Her lack of interest in cooking belies Georgia Black’s passion for food. She’s even created a business round it – Littlegig festival, where the menu for the weekend is just as important as the music.
I have a schizophrenic relationship with food. I care about it, think about, write about and work with it a lot. I’ve edited a cookbook, I subscribe to multiple food magazines, and, thanks to my mother, who knows her way around a Magimix, I know what good food tastes like and what’s off limits (pineapple in coleslaw, margarine in anything.) Yet the only thing I can make is toast.
A heel of white bread filled with slightly stale NikNaks was my food nirvana when I was eight. That’s what we ate at my best friend’s house, a chaotic place where no-one cared about homework or curing gravadlax. Another food memory is of my grandmother – a beauty and a writer – who rang a bell from her seat at the dining room table and perfect French onion soup would appear, followed by the rarest fillet with double-fried chips that we’d dip in its juices. She, like me, couldn’t scramble an egg. My mother, drawing a line under her childhood and adolescence, became my grandmother’s opposite: a wholly devoted mother, wife and homemaker. Nothing would stand in the way of her quest.
Fast-forward a generation and the mother-daughter pendulum swung back again (as it is won’t do) to me, with the opposite domestic resolve. I would not play house. I baked a cake precisely once, aged 40, to show my mother I could. And it was perfect. But I felt zero need to repeat the small victory. Repetition, you see, is my nemesis. And no matter how efficiently you wheel that trolley down the supermarket aisle, three days later you’ll be doing the same thing. No, just no.
Luckily, I married someone who is flawed with the same impatience, so he gets me. When I fell pregnant, unexpectedly and for the third time, just as I was starting my new business, I was devastated that the quicksand of home life was going to pull me under once again. More than any “push” gift, I wanted a chef. Justin granted me my slightly spoilt request and so began my real love affair with food, which, it turned out, could only flourish once it was separated from domestic duty. So Jenny Ward walked into our lives and she and I did a cookbook together to replace the rusty lever-arch file containing my grandmother’s and mother’s recipes. As a result, Jenny become smitten with wood-fired cooking and she now owns a brilliant concept restaurant in Cape Town, Chefs, where everything is made in the pizza oven.

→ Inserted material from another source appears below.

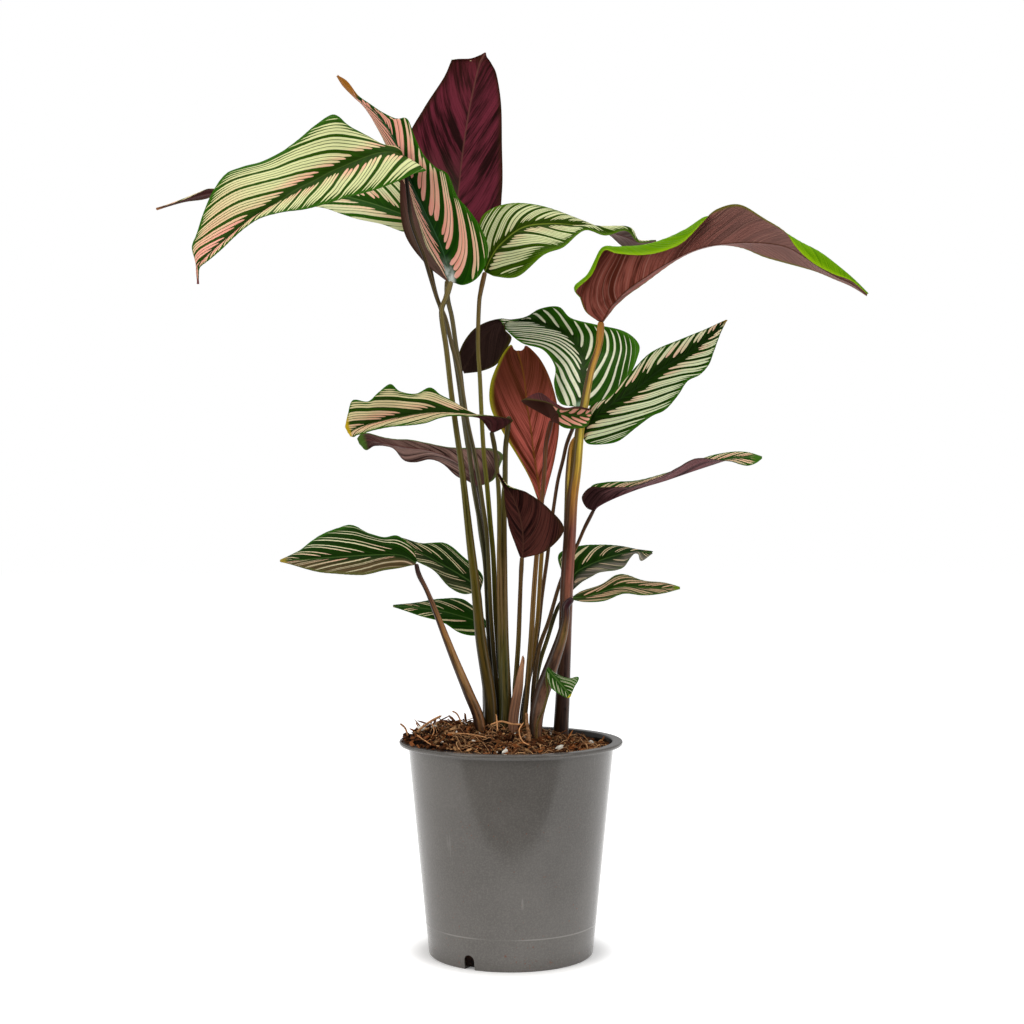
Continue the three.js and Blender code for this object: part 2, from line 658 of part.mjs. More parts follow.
        steps: 8,
      },
    ],
  },
  {
    name: 'edge_on_right',
    color: 'underside',
    midrib: [[593.5, 510.5, 12], [599, 505, 15], [615, 497, 20], [640, 487.5, 28],
      [665, 480, 36], [690, 471.5, 44], [710, 465, 52], [730, 459, 60], [746, 457.5, 66],
      [762, 457.5, 72]],
    left: [[592, 510], [590, 488], [606, 482], [635, 480.5], [660, 475],
      [686, 467], [706, 457], [728, 452], [746, 452], [762, 456.5]],
    right: [[595, 511], [586.5, 507.5], [582, 497], [590, 487.5], [600, 487.5], [614, 487],
      [630, 486.5], [646, 481.5], [662, 475.5], [677, 468], [692, 460], [702, 458.5],
      [712, 459.5], [722, 460.5], [732, 461.5], [740, 464], [748, 465.5], [756, 463],
      [762, 458.5]],
    leftLean: 15, rightLean: -15, arch: 0, waves: 2, ripple: 0.4, steps: 18,
    stalk: [
      {
        carries: 'edge_on_right',
        seat: -0.18,
        path: [[585, 527, 11], [578, 543, 12], [570, 560, 12], [560, 583, 11], [549, 620, 8],
          [540, 645, 5], [535.5, 670, 3], [533, 695, 1], [532.5, 722, 0]],
        radii: [1.3, 1.4, 1.6, 1.8, 2],
        steps: 9,
      },
    ],
  },
  {
    name: 'baby',
    color: 'striped',
    midrib: [[547.5, 668, -20], [551, 673, -21], [558, 681, -24], [564, 688, -28],
      [568, 693, -31], [569.5, 697.5, -33]],
    left: [[548.5, 667], [556, 673.5], [569, 678.5], [579, 677.5], [574.5, 687], [570.5, 697]],
    right: [[546.5, 669], [547, 677], [551, 687.5], [559, 694], [565, 697], [568.5, 698]],
    leftLean: 2, rightLean: -2, arch: 0.5, waves: 2, ripple: 0.5,
    steps: 8, stepsAcross: 2,
    stalk: [
      {
        carries: 'baby',
        seat: 0.65,
        path: [[546.5, 680, -18], [548, 692, -18], [544, 708, -18], [537, 726, -18]],
        radii: [0.8, 1, 1.2, 1.2],
        steps: 7,
      },
    ],
  },
];

// A dry brown sheath stands at the foot of the middle stalks.
const drySheath = {
  branches: [{
    path: [[523.5, 660, -6.3], [520, 680, -7.3], [516, 700, -8], [513.5, 722, -8.4]],
    radii: [1.1, 2.4, 3.6, 3.8, 3.8], steps: 6,
  }],
};

// Pot
// Thin tapered wall, an outward lip, a flat floor with four drain holes, and drain notches cut
// through the foot of the wall.
const underLip = rimHeight - lipThickness;
const bodyTopRadius = rimRadius - lipOverhang;
const drainNotches = 2;
const notchAngle = -119;
const notchWidth = 9;
const notchHeight = 11.5;

function innerRadius(height) {
  const slope = (bodyTopRadius - baseRadius) / underLip;
  return baseRadius + slope * height - wallThickness;
}

function pot() {
  const profile = [
    [0, 0],
    [baseRadius - 0.8, 0],
    [baseRadius, 0.8],
    [bodyTopRadius - 0.5, underLip - 4],
    [bodyTopRadius + 0.8, underLip - 0.6],
    [rimRadius - 0.4, underLip],
    [rimRadius, underLip + 0.8],
    [rimRadius, rimHeight - 0.8],
    [rimRadius - 0.8, rimHeight],
    [innerRadius(rimHeight), rimHeight],
    [innerRadius(floorThickness), floorThickness],
    [0, floorThickness],
  ].map(([radius, height]) => new THREE.Vector2(radius, height));
  const shell = new THREE.LatheGeometry(profile, potSegments);
  shell.rotateX(Math.PI / 2);
  let solid = toSolid(shell);
  for (let i = 0; i < drainNotches; i += 1) {
    const angle = notchAngle + (360 * i) / drainNotches;
    const arch = new THREE.CylinderGeometry(notchWidth / 2, notchWidth / 2, 16, 12);
    arch.rotateZ(Math.PI / 2);
    arch.translate(baseRadius, 0, notchHeight - notchWidth / 2);
    const slot = new THREE.BoxGeometry(16, notchWidth, notchHeight - notchWidth / 2 + 1);
    slot.translate(baseRadius, 0, (notchHeight - notchWidth / 2 - 1) / 2);
    const cutter = toSolid(arch).add(toSolid(slot)).rotate([0, 0, angle]);
    solid = solid.subtract(cutter);
  }
  for (let i = 0; i < 4; i += 1) {
    const cutter = new THREE.CylinderGeometry(4, 4, 20, 12);
    cutter.rotateX(Math.PI / 2);
    cutter.translate(34, 0, 0);
    cutter.rotateZ(Math.PI / 4 + (Math.PI * i) / 2);
    solid = solid.subtract(toSolid(cutter));
  }
  return toGeometry(solid);
}

// Compost
// It fills the pot, heaped about the stalks and left of them and lower at the right and back, with a
// plain hole for each stalk.
const compostLevel = 156;
const compostRings = 8;
const lowSide = THREE.MathUtils.degToRad(40);

function compostHeight(x, y) {
  const tilt = (3 * (x * Math.cos(lowSide) + y * Math.sin(lowSide))) / baseRadius;
  const heap = 15 * Math.exp(-(((x + 6) / 50) ** 2) - ((y - 6) / 40) ** 2);
  const leftHeap = 6 * Math.exp(-(((x + 50) / 22) ** 2) - ((y + 2) / 34) ** 2);
  return compostLevel - tilt + heap + leftHeap;
}

function crumbs(x, y) {
  return 1.1 * Math.sin(0.41 * x + 1) * Math.sin(0.37 * y) + 0.7 * Math.sin(0.83 * x - 0.7 * y);
}

function compost(stalks) {
  const floor = floorThickness + clearance;
  const positions = [0, 0, compostHeight(0, 0)];
  const index = [];
  const ring = (i) => 1 + i * potSegments;
  for (let i = 1; i <= compostRings + 1; i += 1) {
    for (let j = 0; j < potSegments; j += 1) {
      const angle = (2 * Math.PI * j) / potSegments;
      const [across, back] = [Math.cos(angle), Math.sin(angle)];
      const wall = innerRadius(compostLevel) * 0.98;
      const edge = Math.min(compostHeight(wall * across, wall * back), rimHeight - 1.5);
      const radius = i < compostRings ? (wall * i) / compostRings : innerRadius(edge) - clearance;
      const [x, y] = [radius * across, radius * back];
      if (i < compostRings) positions.push(x, y, compostHeight(x, y) + crumbs(x, y));
      if (i === compostRings) positions.push(x, y, edge);
      const foot = innerRadius(floor) - clearance;
      if (i > compostRings) positions.push(foot * across, foot * back, floor);
    }
  }
  positions.push(0, 0, floor);
  const under = positions.length / 3 - 1;
  for (let j = 0; j < potSegments; j += 1) {
    const next = (j + 1) % potSegments;
    index.push(0, ring(0) + j, ring(0) + next);
    index.push(under, ring(compostRings) + next, ring(compostRings) + j);
    for (let i = 0; i < compostRings; i += 1) {
      const [a, b] = [ring(i) + j, ring(i) + next];
      const [c, d] = [ring(i + 1) + next, ring(i + 1) + j];
      index.push(a, d, c, a, c, b);
    }
  }
  const heap = new THREE.BufferGeometry();
  heap.setAttribute('position', new THREE.Float32BufferAttribute(positions, 3));
  heap.setIndex(index);
  let solid = toSolid(heap);
  for (const stalk of stalks) {
    solid = solid.subtract(stalkSolid(stalk, clearance));
  }
  return toGeometry(solid);
}

// Assembly
const plant = new THREE.Group();

function place(name, geometry, material) {
  const mesh = new THREE.Mesh(geometry, material);
  mesh.name = name;
  plant.add(mesh);
}

const stalks = [drySheath];
place('dry_sheath', toGeometry(stalkSolid(drySheath)), finishes.stalk);
for (const leaf of leaves) {
  place(`blade_${leaf.name}`, blade(leaf), finishes[leaf.color]);
  if (!leaf.stalk) continue;
  const stalk = { branches: leaf.stalk };
  stalks.push(stalk);
  place(`stalk_${leaf.name}`, toGeometry(stalkSolid(stalk)), finishes.stalk);
}
place('pot', pot(), finishes.potPlastic);
place('compost', compost(stalks), finishes.compost);

export default plant;
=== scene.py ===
# %% [markdown]
# # A star calathea in a nursery pot
#
# A calathea is all leaves: each long pointed blade stands on its own thin stalk, striped with cream
# and pink above and wine red below. This lesson grows twenty such leaves from three drawn lines each,
# wires the stripes as a pattern that follows the leaf's own veins, and plants them in loose compost
# in a grey plastic pot. The solids of the same plant come first, as a frame that every piece replaces.

# %% Load the frame
import math
from types import SimpleNamespace

import bpy
import numpy as np
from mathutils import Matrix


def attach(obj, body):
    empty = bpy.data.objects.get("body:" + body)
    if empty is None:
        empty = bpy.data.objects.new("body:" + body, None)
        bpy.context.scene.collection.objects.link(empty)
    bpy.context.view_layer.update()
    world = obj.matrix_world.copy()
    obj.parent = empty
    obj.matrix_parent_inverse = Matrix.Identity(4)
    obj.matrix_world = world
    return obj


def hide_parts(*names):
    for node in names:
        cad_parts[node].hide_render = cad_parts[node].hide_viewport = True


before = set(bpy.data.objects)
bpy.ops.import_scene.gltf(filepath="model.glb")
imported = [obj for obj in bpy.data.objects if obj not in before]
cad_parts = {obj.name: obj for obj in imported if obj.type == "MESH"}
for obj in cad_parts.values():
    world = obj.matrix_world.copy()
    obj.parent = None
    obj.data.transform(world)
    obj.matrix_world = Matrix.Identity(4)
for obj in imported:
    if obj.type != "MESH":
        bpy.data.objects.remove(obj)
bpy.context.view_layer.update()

# %% [markdown]
# ## Camera, floor and light
#
# The plant is seen from straight in front, level with its middle, from 1.3 m away. A long lens there
# keeps the pot's rim a thin ellipse. The floor is white and glows a little, as a lit table does, so
# the plant stands free. It ends 26 cm in front of the pot, out of view: the pot's wall leans forward
# and mirrors the floor before it, and where the floor stops, the wall mirrors the dark room instead.
# That draws the dark arch on the front of the pot between its paler flanks.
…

“Thanks to my grandmother, I consider myself a world expert on double-cooked fries, which must be deep golden in colour, crispy on the outside and soft on the inside.”
In the same year that Jenny was with us, the 24-hour Littlegig festival made its debut at Wiesenhof outside Stellenbosch as South Africa’s first music festival where the food is made by top chefs. Bertus Basson of Overtune frame was the headline chef and the offering included a host of fantasy food experience, from southern-fried chicken-waffles at midnight, to a six-course chef’s table dinner in the forest. (By this stage I’d travelled to other festivals, including Wilderness in Oxfordshire, England, which, in the year I went, had Virgilio Martinez from Lima Restaurant Central, currently ranked fifth in the world, and Skye Gyngell, formerly of Petersham Nurseries, as its headline chefs.) At the second Littlegig festival, PJ Vadas from the Hoghouse Brewing Company and Rasmus Munk from Alchemist in Copenhagen were just some of the chefs involved.
It’s been three years of culinary immersion and I’ve spent hundreds of hours thinking about the food experience that will always trump the food itself. Thanks to my grandmother, I consider myself a world expert on double-cooked fries, which must be deep golden in colour, crispy on the outside and soft on the inside, preferably boiled in water with a bit of vinegar before they’re fried. Inspired partly by her, there will be a hot-chip station until 4 am at the after-party at the next Littlegig. Thanks to my mother, it’s ingrained in me that if it’s not delicious, it shouldn’t be served. And thanks to the freedom that having a family chef has brought into my life, I get to immerse myself in my work, bringing people together in an inspiring communal food-and-music experience.